## STATED GOAL
Locate the line that contains "Keep writing the" and the line that contains "node material with". Copy both of them exactly, together with every line between them, and no others.

--- start of RECORD LIST ---

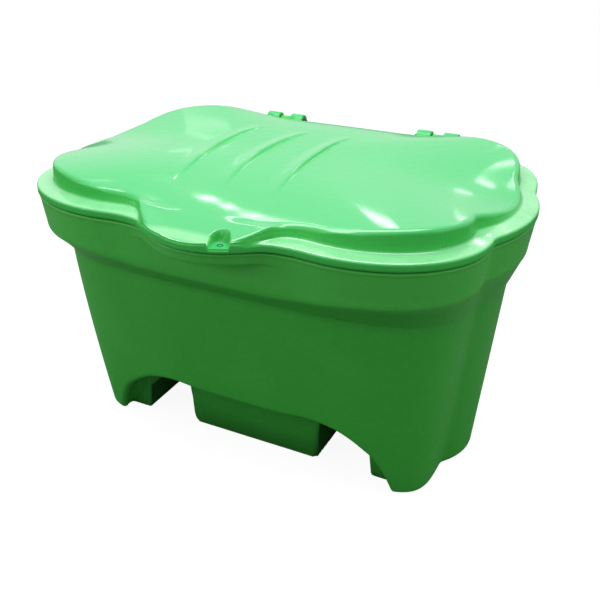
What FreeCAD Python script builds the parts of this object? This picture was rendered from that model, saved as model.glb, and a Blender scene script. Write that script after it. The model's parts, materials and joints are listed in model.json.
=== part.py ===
import FreeCAD, Part
import math
import os

# Grit salt bin: a moulded tub with fork tunnels, and a domed lid hinged at the back.
# Millimetres. The long axis is X, the front faces -Y, +Z is up and the ground is z = 0.
# The origin is on the ground, under the middle of the overall box.

# Driving dimensions of the lid's rim, which every other outline follows
OUTLINE_CENTRE_Y = 1.0
# An outline is half length, half depth and power of a superellipse behind the middle, the
# same of one in front of it, reach, radius and middle of the arc that stands out at each end,
# then the middle and the two halves of the ellipse that makes a front corner lobe
RIM = (631.0, 470.0, 3.7, 600.0, 455.0, 4.0, 663.8, 364.3, -6.9, 324.4, -221.1, 288.7, 237.7)
SHRINKING = (1, 1, 0, 1, 1, 0, 1, 1, 0, 0, 0, 1, 1)   # which of them an inset takes off
FRONT_LOBE_REACH = -530.4      # the arc over the lock, in the middle of the front
FRONT_LOBE_RADIUS = 211.9
LOBE_BLEND = 3.5               # softness of the creases between lobes
FRONT_LOBE_BLEND = 14.0
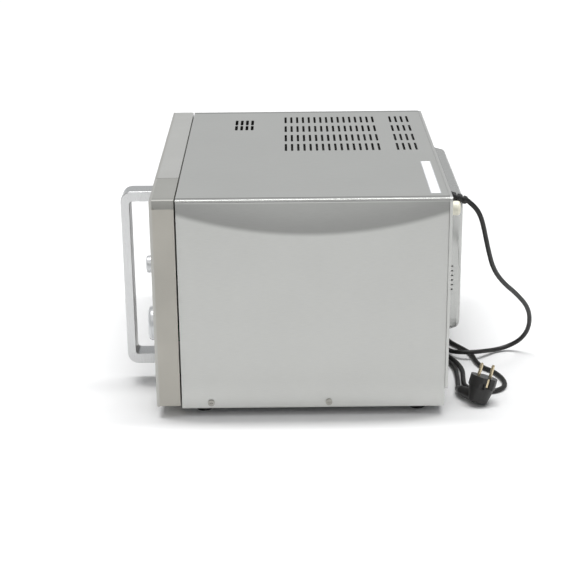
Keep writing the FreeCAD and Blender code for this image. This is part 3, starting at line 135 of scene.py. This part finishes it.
class Finish:
    """A node material with a principled shader and helpers for procedural detail."""

    def __init__(self, name, colour, metallic, roughness):
        self.material = bpy.data.materials.new(name)
        self.material.use_nodes = True
        self.tree = self.material.node_tree
        self.shader = self.tree.nodes["Principled BSDF"]
        self.colour = colour
        self.roughness = roughness
        self.shader.inputs["Base Color"].default_value = (*colour, 1.0)
        self.shader.inputs["Metallic"].default_value = metallic
        self.shader.inputs["Roughness"].default_value = roughness
        self.coordinates = self.tree.nodes.new("ShaderNodeTexCoord").outputs["Object"]
        self.height = None

    def add(self, kind, **values):
        """A new node with its properties set."""
        node = self.tree.nodes.new(kind)
        for key, value in values.items():
            setattr(node, key, value)
        return node

    def link(self, output, socket):
        """Joins an output to an input."""
        self.tree.links.new(output, socket)

    def noise(self, scale, stretch=(1, 1, 1), detail=3.0):
        """Noise in the object's space; stretch multiplies the frequency per axis."""
        mapping = self.add("ShaderNodeMapping")
        mapping.inputs["Scale"].default_value = stretch
        self.link(self.coordinates, mapping.inputs["Vector"])
        noise = self.add("ShaderNodeTexNoise")
        noise.inputs["Scale"].default_value = scale
        noise.inputs["Detail"].default_value = detail
        self.link(mapping.outputs["Vector"], noise.inputs["Vector"])
        return noise.outputs["Fac"]

    def spread(self, value, low, high, start=0.3, end=0.7):
        """Maps a value from start..end, by default a noise's useful middle range, to low..high."""
        ramp = self.add("ShaderNodeMapRange")
        ramp.inputs["From Min"].default_value = start
        ramp.inputs["From Max"].default_value = end
        ramp.inputs["To Min"].default_value = low
        ramp.inputs["To Max"].default_value = high
        self.link(value, ramp.inputs["Value"])
        return ramp.outputs["Result"]

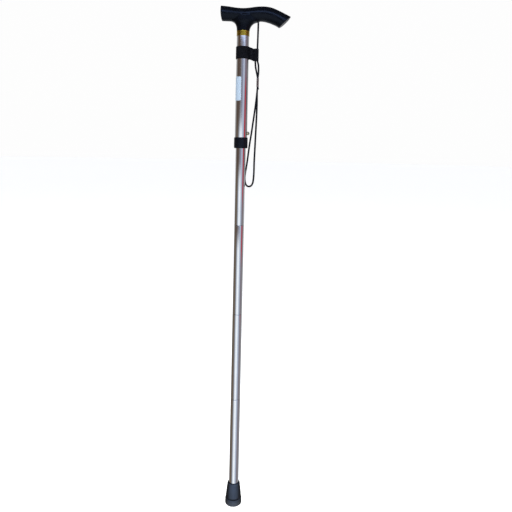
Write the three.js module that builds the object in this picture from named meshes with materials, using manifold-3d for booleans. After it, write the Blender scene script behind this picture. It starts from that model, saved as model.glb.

--- end of RECORD LIST ---

## CORRECT RESPONSE
Keep writing the FreeCAD and Blender code for this image. This is part 3, starting at line 135 of scene.py. This part finishes it.
class Finish:
    """A node material with a principled shader and helpers for procedural detail."""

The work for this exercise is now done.